Brushless motor + servo + ESC + receiver/radio control + battery = about 70€.
With that budget, you can easily fill your shopping cart with additional parts :D

Posted
On 6/30/2023 at 9:02 AM, vergogneless said:

You are absolutely right, building a large brushless model is a whole different story compared to smaller scales!

But there are solutions that work quite well (for example):

https://www.avito.ru/moskva/tovary_dlya_detey_i_igrushki/motor_dlya_lego_technic_-_beskolektornyy_a2212_2310818883

It is an investment, for sure, but it's worth knowing that it ends up being much cheaper than a BuWizz 3 with all the motors. Even if you add metal parts, ball bearings, or 3D-printed components.

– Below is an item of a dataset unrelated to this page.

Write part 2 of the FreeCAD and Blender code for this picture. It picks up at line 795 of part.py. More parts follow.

Brushless motor + servo + ESC + receiver/radio control + battery = about 70€.
With that budget, you can easily fill your shopping cart with additional parts :D

Thanks, I have been following those solutions and they look quite nice, but I was always lost in all those russian sites. I can translate some of the text to understand the products on sale, but it's really hard to buy something there, it seems you need to register first and then you can buy stuff hopefully, and that's quite difficult when you don't understand a word there.. and then in the end it may turn out that it's impossible to pay due to current political situation. So that's a bit of a hard path now.. But yeah, the cost seems pretty okay.

Posted (edited)

Yes, it's true that I may not have given the best example, considering the current situation.

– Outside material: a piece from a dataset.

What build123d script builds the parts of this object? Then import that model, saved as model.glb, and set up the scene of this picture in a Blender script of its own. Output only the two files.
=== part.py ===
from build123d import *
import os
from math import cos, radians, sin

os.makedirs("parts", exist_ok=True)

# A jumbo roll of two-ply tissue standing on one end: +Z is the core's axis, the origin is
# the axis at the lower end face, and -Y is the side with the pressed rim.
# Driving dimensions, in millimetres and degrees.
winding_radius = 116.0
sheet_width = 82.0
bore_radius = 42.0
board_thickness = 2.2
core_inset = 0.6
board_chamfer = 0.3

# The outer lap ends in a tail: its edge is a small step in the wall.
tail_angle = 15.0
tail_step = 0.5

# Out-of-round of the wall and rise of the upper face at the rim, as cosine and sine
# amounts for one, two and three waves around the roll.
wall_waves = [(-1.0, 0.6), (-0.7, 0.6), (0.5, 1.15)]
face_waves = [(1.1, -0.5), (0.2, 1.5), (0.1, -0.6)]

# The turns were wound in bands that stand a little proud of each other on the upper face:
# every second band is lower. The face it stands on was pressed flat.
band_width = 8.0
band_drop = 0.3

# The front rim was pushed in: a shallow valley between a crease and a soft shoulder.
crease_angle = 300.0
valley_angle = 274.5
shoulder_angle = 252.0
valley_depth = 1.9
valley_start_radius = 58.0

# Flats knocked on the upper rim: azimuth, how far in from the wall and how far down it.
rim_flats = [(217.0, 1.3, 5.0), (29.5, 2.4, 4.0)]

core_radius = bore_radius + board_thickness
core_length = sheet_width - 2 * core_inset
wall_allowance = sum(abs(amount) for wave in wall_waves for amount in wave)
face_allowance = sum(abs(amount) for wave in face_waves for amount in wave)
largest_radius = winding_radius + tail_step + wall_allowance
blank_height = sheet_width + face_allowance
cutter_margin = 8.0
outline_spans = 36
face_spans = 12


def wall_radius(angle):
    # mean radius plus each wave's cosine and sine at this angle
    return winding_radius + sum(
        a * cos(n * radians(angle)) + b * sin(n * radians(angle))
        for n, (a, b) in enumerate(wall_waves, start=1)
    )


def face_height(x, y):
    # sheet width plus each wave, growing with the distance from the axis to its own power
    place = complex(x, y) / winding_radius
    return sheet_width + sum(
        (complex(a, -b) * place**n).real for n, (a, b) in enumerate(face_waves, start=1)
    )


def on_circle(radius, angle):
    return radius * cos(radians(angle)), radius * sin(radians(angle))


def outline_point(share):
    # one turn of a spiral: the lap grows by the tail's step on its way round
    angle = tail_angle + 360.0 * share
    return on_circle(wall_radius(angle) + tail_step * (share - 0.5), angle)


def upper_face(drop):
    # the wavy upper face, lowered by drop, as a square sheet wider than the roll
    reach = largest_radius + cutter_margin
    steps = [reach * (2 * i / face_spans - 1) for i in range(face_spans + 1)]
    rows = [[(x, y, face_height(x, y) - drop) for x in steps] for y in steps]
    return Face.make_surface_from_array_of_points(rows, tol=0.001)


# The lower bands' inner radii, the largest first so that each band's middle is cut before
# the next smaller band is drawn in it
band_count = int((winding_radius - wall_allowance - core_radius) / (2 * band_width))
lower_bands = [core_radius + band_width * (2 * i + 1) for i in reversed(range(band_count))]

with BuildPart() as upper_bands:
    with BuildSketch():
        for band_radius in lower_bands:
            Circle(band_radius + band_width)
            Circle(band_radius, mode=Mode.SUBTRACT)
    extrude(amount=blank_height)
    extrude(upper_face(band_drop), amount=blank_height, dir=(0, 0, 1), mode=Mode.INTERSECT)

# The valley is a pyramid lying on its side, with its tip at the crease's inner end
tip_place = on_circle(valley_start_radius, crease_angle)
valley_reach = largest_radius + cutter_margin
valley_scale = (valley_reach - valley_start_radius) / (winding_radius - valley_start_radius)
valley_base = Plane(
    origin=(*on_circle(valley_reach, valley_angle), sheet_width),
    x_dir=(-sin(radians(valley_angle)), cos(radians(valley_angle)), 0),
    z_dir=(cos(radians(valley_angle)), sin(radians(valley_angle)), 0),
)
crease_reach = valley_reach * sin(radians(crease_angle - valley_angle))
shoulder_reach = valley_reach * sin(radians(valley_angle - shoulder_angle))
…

But there are other solutions that you should know about, such as:

By the way, MTP is currently developing a mount for brushless motors.

If you happen to know any other suppliers, I'm open to suggestions!

Edited by vergogneless
Posted
5 hours ago, vergogneless said:

Yes, it's true that I may not have given the best example, considering the current situation.

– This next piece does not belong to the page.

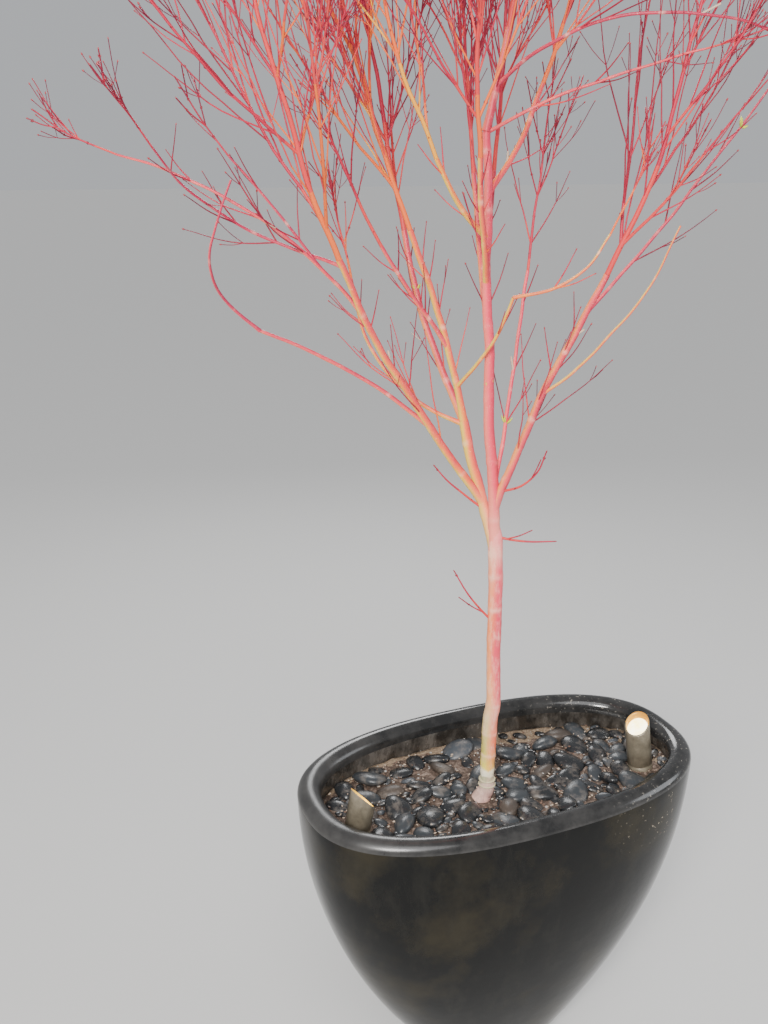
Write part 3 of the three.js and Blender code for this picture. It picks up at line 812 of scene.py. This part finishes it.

But there are other solutions that you should know about, such as:

By the way, MTP is currently developing a mount for brushless motors.

If you happen to know any other suppliers, I'm open to suggestions!

Thanks, I have seen all of these solutions, but so far only tried some of efferman's printed parts. The mount for the brushless motor seems like an interesting thing for sure!

  • 1 year later...
Posted

So after pushing this model at a wide variety of places (skate parks, mountain bike tracks, various hiking spots and even the beach) I finally dismantled the model to use the buwizz components for something else. The only bad thing after everything would be the rather exposed diffs (difficult to cover without compromising ground clearance) Blades of grass or the like would get tangled up there more than I would've liked, or a stick would some times jam it. Most of the times this would cause the buwizz unit to shut down and it's game over until you can plug it back into power. 
After pulling everything apart there is surprisingly very little damage to any of the parts. The only exception being the lower tow balls at the front hubs are quite worn (I'm guessing due to the tighter fit with the way the lower section is angled up a stud)
Overall though this model was a great experience and I had a lot of fun/learnt a lot from it. Thanks again for sharing!

800x600.jpg

 

Posted

Thanks for all the feedback!

5 hours ago, langko said:

The only bad thing after everything would be the rather exposed diffs (difficult to cover without compromising ground clearance)

Indeed, that is a tradeoff, and I choose the ground clearance :)

5 hours ago, langko said:

After pulling everything apart there is surprisingly very little damage to any of the parts. The only exception being the lower tow balls at the front hubs are quite worn (I'm guessing due to the tighter fit with the way the lower section is angled up a stud)

Glad to hear that there's little damage! I also observed some wear on ball joints, not just on the hubs but also on steering links. Maybe some greasing there could also help..

5 hours ago, langko said:

Overall though this model was a great experience and I had a lot of fun/learnt a lot from it. Thanks again for sharing!

Thanks a lot, happy to hear that you enjoyed it!